> [Stated problem] Everything from the first line down to the line containing "count, len(template))), kinds.ravel()" should be reproduced exactly; please include nothing else.
▶
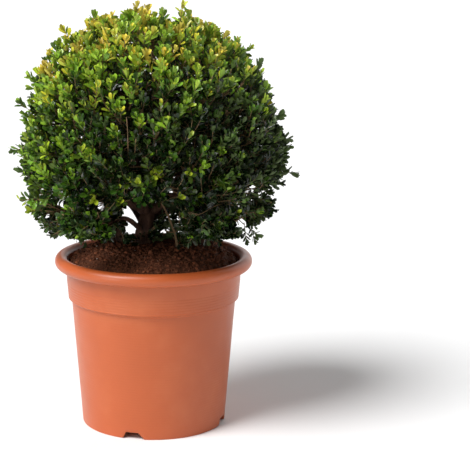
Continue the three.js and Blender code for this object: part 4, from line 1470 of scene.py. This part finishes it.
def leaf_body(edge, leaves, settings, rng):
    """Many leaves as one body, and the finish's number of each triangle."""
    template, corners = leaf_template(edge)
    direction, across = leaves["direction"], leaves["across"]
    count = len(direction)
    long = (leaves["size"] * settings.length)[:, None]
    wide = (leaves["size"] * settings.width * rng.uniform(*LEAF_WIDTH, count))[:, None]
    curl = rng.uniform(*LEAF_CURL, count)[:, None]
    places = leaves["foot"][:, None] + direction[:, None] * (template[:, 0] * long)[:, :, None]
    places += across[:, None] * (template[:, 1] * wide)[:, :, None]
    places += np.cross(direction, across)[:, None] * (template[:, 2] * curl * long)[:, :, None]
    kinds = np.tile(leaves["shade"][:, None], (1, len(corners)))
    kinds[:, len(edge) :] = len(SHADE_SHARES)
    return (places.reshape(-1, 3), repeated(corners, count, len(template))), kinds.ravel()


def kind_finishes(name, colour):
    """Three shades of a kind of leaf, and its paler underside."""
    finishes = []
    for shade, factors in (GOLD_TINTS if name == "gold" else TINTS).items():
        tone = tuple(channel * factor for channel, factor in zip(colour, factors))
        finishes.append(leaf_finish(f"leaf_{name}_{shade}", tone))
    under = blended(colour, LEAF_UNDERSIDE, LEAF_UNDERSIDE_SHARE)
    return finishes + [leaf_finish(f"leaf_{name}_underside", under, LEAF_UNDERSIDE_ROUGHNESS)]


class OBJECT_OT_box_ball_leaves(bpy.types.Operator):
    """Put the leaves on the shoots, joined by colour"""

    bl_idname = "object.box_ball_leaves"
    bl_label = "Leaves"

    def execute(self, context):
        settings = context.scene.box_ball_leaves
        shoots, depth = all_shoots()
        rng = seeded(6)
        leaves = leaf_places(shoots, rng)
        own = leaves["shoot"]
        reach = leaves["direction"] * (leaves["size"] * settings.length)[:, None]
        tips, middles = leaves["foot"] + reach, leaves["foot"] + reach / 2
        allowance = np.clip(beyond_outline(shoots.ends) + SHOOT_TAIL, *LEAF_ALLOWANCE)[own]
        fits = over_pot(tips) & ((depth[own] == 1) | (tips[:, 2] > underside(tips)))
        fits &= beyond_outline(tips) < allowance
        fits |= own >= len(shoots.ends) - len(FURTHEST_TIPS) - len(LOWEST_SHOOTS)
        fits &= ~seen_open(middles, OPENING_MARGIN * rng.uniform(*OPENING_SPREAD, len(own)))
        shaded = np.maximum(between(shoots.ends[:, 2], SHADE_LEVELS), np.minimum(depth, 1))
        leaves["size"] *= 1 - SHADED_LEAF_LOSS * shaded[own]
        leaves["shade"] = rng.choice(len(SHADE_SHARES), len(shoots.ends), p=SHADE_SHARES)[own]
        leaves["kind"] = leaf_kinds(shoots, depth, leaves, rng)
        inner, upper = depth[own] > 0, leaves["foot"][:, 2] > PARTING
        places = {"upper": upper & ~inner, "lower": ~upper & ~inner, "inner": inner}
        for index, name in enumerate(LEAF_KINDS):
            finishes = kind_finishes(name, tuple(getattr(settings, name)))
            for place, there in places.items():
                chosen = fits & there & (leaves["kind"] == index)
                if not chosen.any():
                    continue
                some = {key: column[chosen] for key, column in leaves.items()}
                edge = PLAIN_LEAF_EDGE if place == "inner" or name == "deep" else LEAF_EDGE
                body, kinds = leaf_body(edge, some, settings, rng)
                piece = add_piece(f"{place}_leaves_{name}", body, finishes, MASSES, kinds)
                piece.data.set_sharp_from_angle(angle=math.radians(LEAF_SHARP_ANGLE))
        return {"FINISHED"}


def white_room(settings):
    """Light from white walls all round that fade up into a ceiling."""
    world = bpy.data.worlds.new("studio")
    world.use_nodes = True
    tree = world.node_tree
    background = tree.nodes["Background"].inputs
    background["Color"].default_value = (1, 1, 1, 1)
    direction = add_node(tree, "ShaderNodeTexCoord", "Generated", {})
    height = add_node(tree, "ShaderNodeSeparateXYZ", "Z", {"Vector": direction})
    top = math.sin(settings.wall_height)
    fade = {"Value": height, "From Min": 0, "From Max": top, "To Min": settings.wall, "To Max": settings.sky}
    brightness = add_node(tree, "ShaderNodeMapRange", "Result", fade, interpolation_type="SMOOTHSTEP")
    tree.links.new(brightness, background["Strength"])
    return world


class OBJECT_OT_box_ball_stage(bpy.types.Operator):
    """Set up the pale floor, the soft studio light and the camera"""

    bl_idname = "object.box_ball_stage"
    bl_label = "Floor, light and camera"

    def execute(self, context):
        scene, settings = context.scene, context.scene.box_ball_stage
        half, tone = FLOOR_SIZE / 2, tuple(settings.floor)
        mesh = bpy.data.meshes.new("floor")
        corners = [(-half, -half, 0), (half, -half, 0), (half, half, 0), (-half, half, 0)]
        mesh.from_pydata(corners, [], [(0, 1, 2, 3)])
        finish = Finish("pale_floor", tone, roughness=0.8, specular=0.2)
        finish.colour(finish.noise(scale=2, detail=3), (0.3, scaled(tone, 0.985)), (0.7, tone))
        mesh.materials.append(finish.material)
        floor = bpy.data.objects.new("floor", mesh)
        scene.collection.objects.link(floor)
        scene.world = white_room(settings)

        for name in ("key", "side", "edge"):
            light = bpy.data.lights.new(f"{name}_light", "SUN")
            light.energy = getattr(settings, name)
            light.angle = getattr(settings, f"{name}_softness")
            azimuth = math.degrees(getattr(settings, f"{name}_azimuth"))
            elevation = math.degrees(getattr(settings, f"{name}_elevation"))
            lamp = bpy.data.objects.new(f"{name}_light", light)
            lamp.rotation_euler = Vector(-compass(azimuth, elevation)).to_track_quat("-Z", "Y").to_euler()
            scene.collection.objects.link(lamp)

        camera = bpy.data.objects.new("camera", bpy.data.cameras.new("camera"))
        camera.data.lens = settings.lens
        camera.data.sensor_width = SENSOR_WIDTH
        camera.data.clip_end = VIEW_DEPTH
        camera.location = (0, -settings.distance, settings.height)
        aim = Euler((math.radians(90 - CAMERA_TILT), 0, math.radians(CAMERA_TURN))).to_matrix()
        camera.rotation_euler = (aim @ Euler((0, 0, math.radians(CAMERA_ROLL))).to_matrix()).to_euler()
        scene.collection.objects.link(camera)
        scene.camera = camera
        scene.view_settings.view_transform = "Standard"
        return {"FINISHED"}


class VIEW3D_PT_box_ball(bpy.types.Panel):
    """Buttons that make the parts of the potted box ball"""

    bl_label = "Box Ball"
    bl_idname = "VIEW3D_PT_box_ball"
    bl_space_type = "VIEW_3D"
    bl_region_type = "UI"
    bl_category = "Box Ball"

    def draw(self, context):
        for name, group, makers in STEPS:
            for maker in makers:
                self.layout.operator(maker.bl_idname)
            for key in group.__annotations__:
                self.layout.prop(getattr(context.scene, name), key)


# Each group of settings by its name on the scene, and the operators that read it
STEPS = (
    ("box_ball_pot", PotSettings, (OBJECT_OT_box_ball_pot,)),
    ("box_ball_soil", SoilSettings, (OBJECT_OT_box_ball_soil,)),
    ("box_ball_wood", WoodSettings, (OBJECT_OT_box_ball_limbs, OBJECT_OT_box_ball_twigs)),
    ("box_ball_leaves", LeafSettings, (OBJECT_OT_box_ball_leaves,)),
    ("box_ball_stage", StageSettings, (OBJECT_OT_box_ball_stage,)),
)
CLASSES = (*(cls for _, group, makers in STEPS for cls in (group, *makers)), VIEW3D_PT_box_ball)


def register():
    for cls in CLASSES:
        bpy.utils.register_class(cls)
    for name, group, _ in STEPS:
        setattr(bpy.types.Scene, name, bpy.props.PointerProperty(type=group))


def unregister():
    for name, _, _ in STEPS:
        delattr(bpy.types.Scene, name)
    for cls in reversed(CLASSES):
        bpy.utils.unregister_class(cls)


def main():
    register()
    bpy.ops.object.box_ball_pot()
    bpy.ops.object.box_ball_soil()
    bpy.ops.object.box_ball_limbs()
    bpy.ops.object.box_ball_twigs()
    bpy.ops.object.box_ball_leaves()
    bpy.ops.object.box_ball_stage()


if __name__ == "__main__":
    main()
◀
> [Full response]
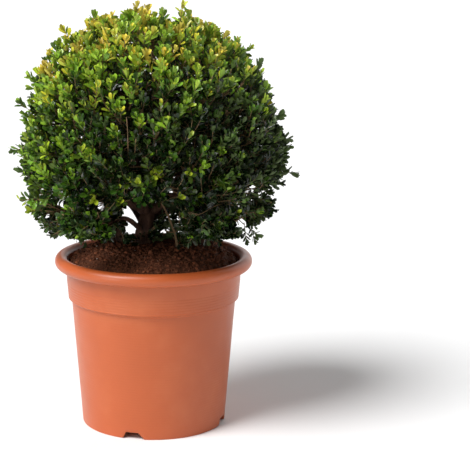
Continue the three.js and Blender code for this object: part 4, from line 1470 of scene.py. This part finishes it.
def leaf_body(edge, leaves, settings, rng):
    """Many leaves as one body, and the finish's number of each triangle."""
    template, corners = leaf_template(edge)
    direction, across = leaves["direction"], leaves["across"]
    count = len(direction)
    long = (leaves["size"] * settings.length)[:, None]
    wide = (leaves["size"] * settings.width * rng.uniform(*LEAF_WIDTH, count))[:, None]
    curl = rng.uniform(*LEAF_CURL, count)[:, None]
    places = leaves["foot"][:, None] + direction[:, None] * (template[:, 0] * long)[:, :, None]
    places += across[:, None] * (template[:, 1] * wide)[:, :, None]
    places += np.cross(direction, across)[:, None] * (template[:, 2] * curl * long)[:, :, None]
    kinds = np.tile(leaves["shade"][:, None], (1, len(corners)))
    kinds[:, len(edge) :] = len(SHADE_SHARES)
    return (places.reshape(-1, 3), repeated(corners, count, len(template))), kinds.ravel()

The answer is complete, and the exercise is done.